こんにちは、井上FP事務所の井上です。
先日読んだ『まぐれ〜投資家はなぜ、運と実力を勘違いするのか(著 ナシーム・ニコラス・タレブ)』の感想を書いていきたいと思います。
ランダム性と確率論
翻訳本は例に漏れず読みづらい
昔に比べると読む本の種類が変わってきた気がします。
といってもファイナンシャルプランナーという仕事を始めて4年目だから昔といってもそれほど昔ではないが、お手軽に読める文庫本サイズの本ではなくハードカバーの分厚い本を読む比率が高くなって気がします。
それに多くは翻訳された本です。
僕は翻訳本が苦手で、「もっとわかりやすく言ってくれよ!」って思うし、流れるような文章ではないことが多く、読むのに手間取ってしまうからです。
この本も例に漏れず読みにくく、読みにくさでいうとジョージソロスの「ソロスは警告する」と似たような感覚で、読みにくさでいうとタレブの方が上だと思う。
しかし、それでも読むべき一冊であることは間違いないです。
確率論の話
この本は一言で言うと確率論について語った本です。
それを哲学などに絡めて話をしていくので、それが輪にかけて読みにくくしています。
この本が言いたいことは何かというと、ランダム性が多く関係するマーケットで過去に実績を残したトレーダーのほとんどが、実力ではなくまぐれの結果だということです。
人間は偶然を必然や確実と思い込むし、マーケットで言うとただのノイズ(何の意味もないこと)をシグナル(意味がある)と思い込んだりします。
こういった偶然やまぐれを実力や運命と思い込むことについて300ページにわたり、ひたすら書かれています。

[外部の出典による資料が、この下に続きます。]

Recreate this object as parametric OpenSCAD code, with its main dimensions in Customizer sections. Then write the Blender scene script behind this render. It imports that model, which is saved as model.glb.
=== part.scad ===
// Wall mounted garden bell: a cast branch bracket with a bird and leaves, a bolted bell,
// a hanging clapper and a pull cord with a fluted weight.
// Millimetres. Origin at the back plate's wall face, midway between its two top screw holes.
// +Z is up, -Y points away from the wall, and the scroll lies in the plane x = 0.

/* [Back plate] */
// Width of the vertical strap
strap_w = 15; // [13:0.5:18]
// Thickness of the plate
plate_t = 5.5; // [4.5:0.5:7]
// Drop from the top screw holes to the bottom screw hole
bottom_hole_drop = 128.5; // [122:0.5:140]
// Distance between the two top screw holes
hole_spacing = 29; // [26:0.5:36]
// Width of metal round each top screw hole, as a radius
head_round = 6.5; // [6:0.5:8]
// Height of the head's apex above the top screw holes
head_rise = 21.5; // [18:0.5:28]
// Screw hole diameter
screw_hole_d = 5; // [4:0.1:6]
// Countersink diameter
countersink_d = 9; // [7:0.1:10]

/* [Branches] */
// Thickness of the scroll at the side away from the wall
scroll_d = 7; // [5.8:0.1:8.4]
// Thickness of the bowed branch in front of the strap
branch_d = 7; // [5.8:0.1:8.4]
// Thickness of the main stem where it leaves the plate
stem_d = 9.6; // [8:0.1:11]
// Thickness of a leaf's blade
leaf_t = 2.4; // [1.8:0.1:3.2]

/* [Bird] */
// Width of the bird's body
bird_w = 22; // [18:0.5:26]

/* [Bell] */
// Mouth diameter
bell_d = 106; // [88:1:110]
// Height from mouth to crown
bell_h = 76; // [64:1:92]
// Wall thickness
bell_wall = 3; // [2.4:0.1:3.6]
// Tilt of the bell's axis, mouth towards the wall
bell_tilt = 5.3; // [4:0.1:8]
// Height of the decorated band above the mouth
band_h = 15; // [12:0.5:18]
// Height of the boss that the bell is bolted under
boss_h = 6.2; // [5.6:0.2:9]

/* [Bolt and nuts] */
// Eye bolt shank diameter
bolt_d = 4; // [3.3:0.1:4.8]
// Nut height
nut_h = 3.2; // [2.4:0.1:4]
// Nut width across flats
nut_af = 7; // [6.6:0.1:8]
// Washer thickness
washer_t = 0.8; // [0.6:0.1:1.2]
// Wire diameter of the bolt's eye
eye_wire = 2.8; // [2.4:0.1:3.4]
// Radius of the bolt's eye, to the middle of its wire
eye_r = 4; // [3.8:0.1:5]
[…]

またトレーダーが書いているのに、マーケットに関することはほとんど書かれていないのも特長です。
この本を読むべきなのは、
- 自分に才能を感じている投資家
- 確率と期待値の違いがわからない人
- 投資は難しくないと思っている人
他にも、偶然を実力と勘違いしないために自分に言い聞かす知識が欲しい方にもオススメです。
誕生日のパラドックス
偶然を運命と勘違いするのを説明するのには、誕生日のパラドックスが一番わかりやすいと思います。
「何人集まれば、その中に誕生日が同じ2人がいる確率が、50%を超えるか?」というのを調べたのが、誕生日のパラドックスです。
では、皆さんに質問です。
何人以上人数が集まれば誕生日の同じペアが生まれる確率が50%を超えると思いますか?
答えは23人です。
たった23人なんて思いもしないですよね。
でも、直感的には23人の集団の中でたまたま誕生日が一緒だなんて何か運命的ですよね。
世の中にはこのような運命や実力と勘違いしやすい偶然が山のようにあるのです。
そういったことを理解するためには、この本は非常に役に立ちます。
タレブはトレーダーですが、タレブの考え方は投資においてのみではなく、世の中の出来事に対しても重要な考え方だと思います。
決して読みやすい本ではありませんが、時間があれば一度読まれてはいかがでしょうか?